Quote only the lines from the line containing "const lower = line.getPoint(1);" to the line containing "bpy.context.scene.collection.objects.link(empty)", with both of those lines included, please, exactly as written.

>> BEGIN RECORDED DATA

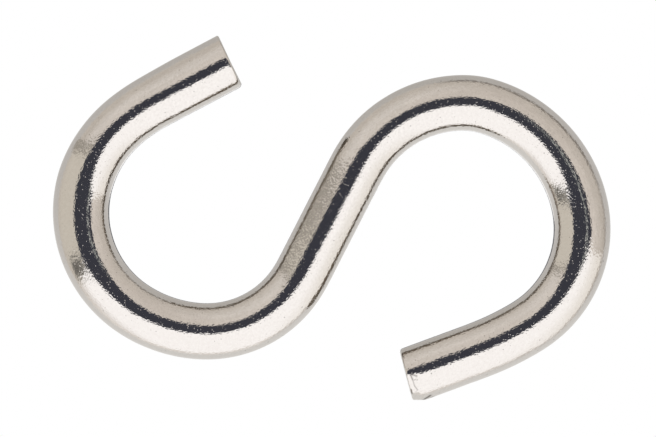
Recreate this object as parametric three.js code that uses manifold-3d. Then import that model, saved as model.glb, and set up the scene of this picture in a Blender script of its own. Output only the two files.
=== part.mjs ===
// An open S hook, bent from one length of round steel bar, for hanging meat from a rail.
// Millimetres, +Z up, as the hook hangs. The bar is bent in the XZ plane, and +X is the side
// of the upper tip. The origin is the rail seat, inside the top of the upper bend, and the
// load seat is plumb below it, inside the bottom of the lower bend.

import * as THREE from 'three';
import { mergeVertices, toCreasedNormals } from 'three/addons/utils/BufferGeometryUtils.js';
import Module from 'manifold-3d';

// Driving dimensions

const BAR_DIAMETER = 8.0;

// Where the bar points at its upper tip: degrees from +X towards +Z.
const UPPER_TIP_HEADING = 121.5;

// The bar's centre line, from the middle of the upper tip's face to the middle of the lower
// one's. A run is straight, with a length, or bent, with a radius and an angle in degrees,
// and a positive angle turns from +X towards +Z. The bar was bent cold round a former, so it
// lies a little off the round where it was gripped and where it sprang back.
const RUNS = [
  { length: 12.5 },
  { radius: 24.9, angle: 13.0 },
  { radius: 16.8, angle: 105.8 },
  { radius: 19.3, angle: 32.0 },
  { radius: 15.4, angle: 64.2 },
  { length: 17.0 },
  { radius: 17.3, angle: -64.8 },
  { radius: 9.4, angle: -11.4 },
  { radius: 19.0, angle: -64.4 },
  { radius: 16.4, angle: -71.2 },
  { radius: 42.6, angle: -10.9 },
  { length: 10.7 },
];

// The bar was sheared to length, so each end face leans out on the outside of its bend.
const UPPER_FACE_LEAN = 2.7;
const LOWER_FACE_LEAN = 4.7;

// The shear crushed the outer corner of the lower end into a bevel: along the bar, and in.
const BEVEL_LENGTH = 2.0;
const BEVEL_DEPTH = 0.85;

// How finely the round bar is faceted.
const HALF_SECTION_SIDES = 12;
const STEPS_ALONG = 110;

const STEEL = { color: 0xc4beb5, metalness: 1.0, roughness: 0.15 };

const degrees = THREE.MathUtils.degToRad;
const barRadius = BAR_DIAMETER / 2;

// A planar curve in XZ made of straight and bent runs, walked at an even pace.
class BentLine extends THREE.Curve {
  constructor(runs, heading) {
    super();
    this.offset = new THREE.Vector3();
    this.runs = [];
    this.total = 0;
    let x = 0;
    let z = 0;
    for (const run of runs) {
      const turn = degrees(run.angle ?? 0);
      const length = run.length ?? run.radius * Math.abs(turn);
      const placed = { x, z, heading, length, curvature: turn / length, start: this.total };
      this.runs.push(placed);
      [x, z] = this.pointIn(placed, length);
      heading += turn;
      this.total += length;
    }
  }

  pointIn(run, distance) {
    if (run.curvature === 0) {
      return [
        run.x + distance * Math.cos(run.heading),
        run.z + distance * Math.sin(run.heading),
      ];
    }
    const turned = run.heading + run.curvature * distance;
    return [
      run.x + (Math.sin(turned) - Math.sin(run.heading)) / run.curvature,
      run.z - (Math.cos(turned) - Math.cos(run.heading)) / run.curvature,
    ];
  }

  runAt(distance) {
    return this.runs.findLast((run) => run.start <= distance) ?? this.runs[0];
  }

  getPoint(t, target = new THREE.Vector3()) {
    const distance = t * this.total;
    const run = this.runAt(distance);
    const [x, z] = this.pointIn(run, distance - run.start);
    return target.set(x, 0, z).add(this.offset);
  }

  // The direction of travel at a distance from the upper tip.
  directionAt(distance) {
    const run = this.runAt(distance);
    const heading = run.heading + run.curvature * (distance - run.start);
    return new THREE.Vector3(Math.cos(heading), 0, Math.sin(heading));
  }

  // The first place where the line has turned to a heading, such as the crest of a bend.
  distanceWhere(heading) {
    const run = this.runs.find((candidate) => {
      const turned = candidate.heading + candidate.curvature * candidate.length;
      return (candidate.heading - heading) * (turned - heading) < 0;
    });
    return run.start + (heading - run.heading) / run.curvature;
  }
}

// The bar's centre line, moved so that the rail seat is at the origin.
function centreLine() {
  const line = new BentLine(RUNS, degrees(UPPER_TIP_HEADING));
  const crest = line.getPoint(line.distanceWhere(Math.PI) / line.total);
  line.offset.set(-crest.x, 0, barRadius - crest.z);
  return line;
}

// Joining and cutting

const wasm = await Module();
wasm.setup();

function toSolid(geometry) {
  const bare = geometry.clone();
  bare.deleteAttribute('normal');
  bare.deleteAttribute('uv');
  const merged = mergeVertices(bare);
  return new wasm.Manifold(new wasm.Mesh({
    numProp: 3,
    vertProperties: new Float32Array(merged.attributes.position.array),
    triVerts: new Uint32Array(merged.index.array),
  }));
}

function toGeometry(solid, creaseAngle) {
  const mesh = solid.getMesh();
  const geometry = new THREE.BufferGeometry();
  geometry.setAttribute('position', new THREE.BufferAttribute(mesh.vertProperties, mesh.numProp));
  geometry.setIndex(new THREE.BufferAttribute(mesh.triVerts, 1));
  return toCreasedNormals(geometry, creaseAngle);
}

// A block whose near face passes through a point, and which lies beyond it along a direction.
function blockBeyond(point, direction) {
  const size = 1.5 * BAR_DIAMETER;
  const block = new THREE.BoxGeometry(size, size, size);
  block.translate(0, 0, size / 2);
  block.applyQuaternion(
    new THREE.Quaternion().setFromUnitVectors(new THREE.Vector3(0, 0, 1), direction),
  );
  block.translate(point.x, point.y, point.z);
  return toSolid(block);
}

// A direction in the XZ plane, turned towards another by an angle in radians.
function lean(direction, towards, angle) {
  return direction.clone().multiplyScalar(Math.cos(angle))
    .addScaledVector(towards, Math.sin(angle));
}

// The bar before its ends are cut: a round section swept along the centre line, with each
// end run longer than it will be.
function uncutBar(line, spare) {
  const runs = RUNS.map((run) => ({ ...run }));
  runs.at(0).length += spare;
  runs.at(-1).length += spare;
  const longer = new BentLine(runs, degrees(UPPER_TIP_HEADING));
  const back = line.directionAt(0).multiplyScalar(-spare);
  longer.offset.copy(line.getPoint(0)).add(back);
  const section = new THREE.Shape();
  section.absarc(0, 0, barRadius, 0, 2 * Math.PI);
  return new THREE.ExtrudeGeometry(section, {
    extrudePath: longer,
    curveSegments: HALF_SECTION_SIDES,
    steps: STEPS_ALONG,
  });
}

// One bent bar with both ends sheared off and the lower one's outer corner crushed.
function hookGeometry() {
  const line = centreLine();
  const upper = line.getPoint(0);
  const lower = line.getPoint(1);
  const upperOut = line.directionAt(0).negate();
  const lowerOut = line.directionAt(line.total);
  // Outside the upper bend is on the right of the line's travel, and outside the lower bend
  // is on its left.
  const upperOuter = new THREE.Vector3(-upperOut.z, 0, upperOut.x);
  const lowerOuter = new THREE.Vector3(-lowerOut.z, 0, lowerOut.x);

  const upperFace = lean(upperOut, upperOuter, -degrees(UPPER_FACE_LEAN));
  const lowerFace = lean(lowerOut, lowerOuter, -degrees(LOWER_FACE_LEAN));

  const corner = lower.clone().addScaledVector(lowerOuter, barRadius)
    .addScaledVector(lowerOut, barRadius * Math.tan(degrees(LOWER_FACE_LEAN)));
  const bevelStart = corner.clone().addScaledVector(lowerOut, -BEVEL_LENGTH);
  const bevelOut = lean(lowerOuter, lowerOut, Math.atan2(BEVEL_DEPTH, BEVEL_LENGTH));

  const bar = toSolid(uncutBar(line, barRadius))
    .subtract(blockBeyond(upper, upperFace))
    .subtract(blockBeyond(lower, lowerFace))
    .subtract(blockBeyond(bevelStart, bevelOut));
  return toGeometry(bar, degrees(35));
}

const hook = new THREE.Group();
const hookRod = new THREE.Mesh(hookGeometry(), new THREE.MeshStandardMaterial(STEEL));
hookRod.name = 'hook_rod';
hook.add(hookRod);

export default hook;
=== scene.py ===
"""The looks of an open S hook, bent from one length of bright round steel bar.

Blender 4.5. Metres, +Z up, as the hook hangs. One fine mesh stands in for the plain facets of
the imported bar: a little full in its shoulders, slightly flattened in its bends, rolled and
crushed at its sheared ends, dented, and rippled in its plating. Bright steel shows the room
more than itself, so the room that it mirrors is painted on a dome about it.
"""

import math

import bmesh
import bpy
import numpy as np
from mathutils import Matrix, Vector, noise


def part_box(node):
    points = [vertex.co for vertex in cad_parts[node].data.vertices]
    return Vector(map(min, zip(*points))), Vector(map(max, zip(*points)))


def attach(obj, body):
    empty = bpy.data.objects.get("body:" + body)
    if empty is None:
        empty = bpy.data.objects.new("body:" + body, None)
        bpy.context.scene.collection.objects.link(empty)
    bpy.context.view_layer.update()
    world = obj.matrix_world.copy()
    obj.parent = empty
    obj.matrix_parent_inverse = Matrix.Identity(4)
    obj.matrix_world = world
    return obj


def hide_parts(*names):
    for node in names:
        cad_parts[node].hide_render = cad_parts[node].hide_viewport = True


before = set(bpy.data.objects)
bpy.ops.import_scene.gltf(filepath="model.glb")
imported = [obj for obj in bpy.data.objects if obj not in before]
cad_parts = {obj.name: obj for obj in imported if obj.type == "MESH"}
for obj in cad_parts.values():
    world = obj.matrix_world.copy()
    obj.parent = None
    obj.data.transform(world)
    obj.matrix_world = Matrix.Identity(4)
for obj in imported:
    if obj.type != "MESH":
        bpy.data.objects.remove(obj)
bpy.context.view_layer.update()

MM = 0.001
MICRON = 1e-6

# ---------------------------------------------------------------- the bar's driving sizes

NODE = "hook_rod"
LOW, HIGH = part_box(NODE)
BAR_RADIUS = (HIGH.y - LOW.y) / 2

# The centre line from the middle of the upper tip's face to the middle of the lower one's,
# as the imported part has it. A run is a length and a turn in degrees: a straight run turns by
# nothing, and a bend's length is its radius times its turn. Positive turns from +X to +Z.
UPPER_TIP_HEADING = 121.5


def bend(radius, turn):
    return radius * math.radians(abs(turn)) * MM, turn


def straight(length):
    return length * MM, 0.0


RUNS = [
    straight(12.5),
    bend(24.9, 13.0),
    bend(16.8, 105.8),
    bend(19.3, 32.0),
    bend(15.4, 64.2),
    straight(17.0),
    bend(17.3, -64.8),
    bend(9.4, -11.4),
    bend(19.0, -64.4),
    bend(16.4, -71.2),
    bend(42.6, -10.9),
    straight(10.7),
]
BAR_LENGTH = sum(length for length, turn in RUNS)

# Cold bending eases one curvature into the next over about this length.
EASE = 3 * MM

# The bar is a little wider in the plane of its bends, by this share of its radius.
BAR_SWELL = 0.010

# Where the bending tools bore on the bar and flattened one side of it: the middle and half
# the length of the flat along the bar from the upper tip, its side (1 is left of travel), and
# its depth as a share of the bar's radius. A flat starts to fade at the first share of its
# half length, and is gone at the second.
FLATS = [
    (18 * MM, 9 * MM, -1, 0.045),
    (39 * MM, 12 * MM, 1, 0.022),
    (119 * MM, 16 * MM, 1, 0.030),
]
FLAT_FADE = (0.3, 1.3)

# The bar's section is a little full in its shoulders. It stands out past a circle by up to
# this share of its radius, from nothing at the start angle, counted from its front and back,
# to nothing at its sides. The skew puts the fullest place nearer to the sides.
SHOULDER_SHARE = 0.040
SHOULDER_START = math.radians(25)
SHOULDER_SKEW = 1.36

# The sheared ends. Each face leans out on the outside of its bend, and the lean dies out this
# far along the bar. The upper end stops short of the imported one.
UPPER_LEAN = math.radians(3.0)
LOWER_LEAN = math.radians(5.4)
LEAN_REACH = 4 * MM
UPPER_SHORT = 0.16 * MM

# The rim of each face is rolled over by the shear, and crushed back into a chamfer. Angles
# go round the bar in degrees, from its front (-Y) towards the outside of its bend: angle,
# the chamfer's length along the bar, and its depth, both in millimetres.
LIP = 0.20 * MM
CHAMFER_SOFTNESS = 0.12
UPPER_CHAMFER = [
    (-90, 0.45, 0.30),
    (-60, 0.50, 0.14),
    (-45, 0.45, 0.10),
    (0, 0.42, 0.09),
    (60, 0.36, 0.06),
    (90, 0.20, 0.04),
    (180, 0.35, 0.08),
]
LOWER_CHAMFER = [
    (-135, 0.30, 0.12),
    (-90, 0.50, 0.24),
    (-45, 0.20, 0.06),
    (-10, 0.40, 0.08),
    (12, 0.85, 0.17),
    (35, 1.15, 0.32),
    (60, 1.45, 0.52),
    (90, 2.05, 0.80),
    (125, 1.10, 0.40),
    (155, 0.50, 0.16),
    (180, 0.30, 0.08),
]

# A burr stands out from the upper face at the inside of the bend: its height, how far back
# along the bar it reaches, and how far round it starts and is whole, as sines of the angle.
UPPER_BURR = 0.11 * MM
BURR_REACH = 1.2 * MM
BURR_START = (0.80, 0.96)

# Beside the lower face's crushed corner the front of the bar slumped: how deep, the angles
# where it comes and where it goes, counted as above but in radians, and where it fades, from
# the face.
SLUMP = 0.15 * MM
SLUMP_COMES = (-0.25, 0.35)
SLUMP_GOES = (0.9, 1.4)
SLUMP_FADE = (1.2 * MM, 2.3 * MM)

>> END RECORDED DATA

FULL OUTPUT:
  const lower = line.getPoint(1);
  const upperOut = line.directionAt(0).negate();
  const lowerOut = line.directionAt(line.total);
  // Outside the upper bend is on the right of the line's travel, and outside the lower bend
  // is on its left.
  const upperOuter = new THREE.Vector3(-upperOut.z, 0, upperOut.x);
  const lowerOuter = new THREE.Vector3(-lowerOut.z, 0, lowerOut.x);

  const upperFace = lean(upperOut, upperOuter, -degrees(UPPER_FACE_LEAN));
  const lowerFace = lean(lowerOut, lowerOuter, -degrees(LOWER_FACE_LEAN));

  const corner = lower.clone().addScaledVector(lowerOuter, barRadius)
    .addScaledVector(lowerOut, barRadius * Math.tan(degrees(LOWER_FACE_LEAN)));
  const bevelStart = corner.clone().addScaledVector(lowerOut, -BEVEL_LENGTH);
  const bevelOut = lean(lowerOuter, lowerOut, Math.atan2(BEVEL_DEPTH, BEVEL_LENGTH));

  const bar = toSolid(uncutBar(line, barRadius))
    .subtract(blockBeyond(upper, upperFace))
    .subtract(blockBeyond(lower, lowerFace))
    .subtract(blockBeyond(bevelStart, bevelOut));
  return toGeometry(bar, degrees(35));
}

const hook = new THREE.Group();
const hookRod = new THREE.Mesh(hookGeometry(), new THREE.MeshStandardMaterial(STEEL));
hookRod.name = 'hook_rod';
hook.add(hookRod);

export default hook;
=== scene.py ===
"""The looks of an open S hook, bent from one length of bright round steel bar.

Blender 4.5. Metres, +Z up, as the hook hangs. One fine mesh stands in for the plain facets of
the imported bar: a little full in its shoulders, slightly flattened in its bends, rolled and
crushed at its sheared ends, dented, and rippled in its plating. Bright steel shows the room
more than itself, so the room that it mirrors is painted on a dome about it.
"""

import math

import bmesh
import bpy
import numpy as np
from mathutils import Matrix, Vector, noise


def part_box(node):
    points = [vertex.co for vertex in cad_parts[node].data.vertices]
    return Vector(map(min, zip(*points))), Vector(map(max, zip(*points)))


def attach(obj, body):
    empty = bpy.data.objects.get("body:" + body)
    if empty is None:
        empty = bpy.data.objects.new("body:" + body, None)
        bpy.context.scene.collection.objects.link(empty)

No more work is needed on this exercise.